Türkiye’deki hidrojen sektörü, ülkenin enerji geleceği için kritik bir düzenleme önerisinde bulundu: hidrojenin, temiz elektrik üretimini kapsayan mevcut kanuna ‘yenilenebilir enerji kaynağı’ olarak resmi şekilde dahil edilmesi.
Mevcut Yasa ve Hidrojenin Yeri
Sektör temsilcisi Yusuf Günay, yaptığı yazılı açıklamada, mevcut yasanın yenilenebilir enerji kaynakları olarak hidrolik, rüzgar, güneş, jeotermal, biyokütle ve dalga gibi fosil olmayan kaynakları tanıdığını belirtti. Günay, bu listeye hidrojenin de eklenmesinin günümüz koşullarında bir zorunluluk haline geldiğini ifade etti.
“Söz konusu yasaya hidrojenin de eklenmesi dönemin getirdiği bir ihtiyaçtır. Böylece hidrojen ilk defa, yenilenebilir enerji kaynağı, yani yeşil enerji kaynağı olarak Türk mevzuatında yasal bir zemine kavuşturulmuş olacaktır.
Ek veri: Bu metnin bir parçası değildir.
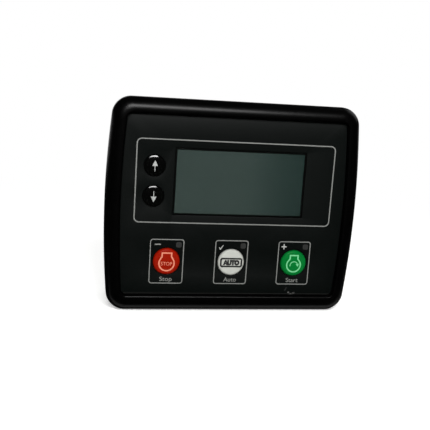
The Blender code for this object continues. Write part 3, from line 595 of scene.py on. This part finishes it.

Bu karar, ‘hidrojene özel bir otorite atanması’ ve ‘Yeşil hidrojen özel üretim bölgeleri ilan edilmesi’ kadar öncelikli bir gelişme olacaktır.”
Günay, bu adımın atılmasıyla Enerji ve Tabii Kaynaklar Bakanlığı ile Sanayi ve Teknoloji Bakanlığı’nın hidrojen sektörünün gelişimini daha güçlü bir şekilde destekleyeceğini vurguladı.
İklim Krizi ve Yeşil Dönüşümde Hidrojenin Rolü
Yaşanan orman yangınlarının dikkatleri bir kez daha iklim krizine çektiğini belirten Günay, bu küresel sorunla mücadelede yeşil dönüşümün anahtar rol oynadığını söyledi. Bu dönüşümün kutup yıldızının ise hidrojen olduğunu belirtti.
Hidrojenin Stratejik Avantajları
Hidrojen enerjisinin öne çıkan faydaları şunlardır:
- Üretim aşamasında yan ürün olarak saf oksijen açığa çıkar.
- Tüketim aşamasında ise atık olarak sadece saf su oluşur.
- Fosil yakıtlara karşı temiz ve sürdürülebilir bir alternatif sunar.
Günay, “Doğanın bize lütfettiği güneş ve rüzgar potansiyelini yeşil hidrojene dönüştürmek gerek cari açığa karşı gerekse enerji arz güvenliğinde, ülke faydasına olacaktır. Enerji arz güvenliği, bağımsızlık eşiğidir” diyerek hidrojenin stratejik önemine dikkat çekti.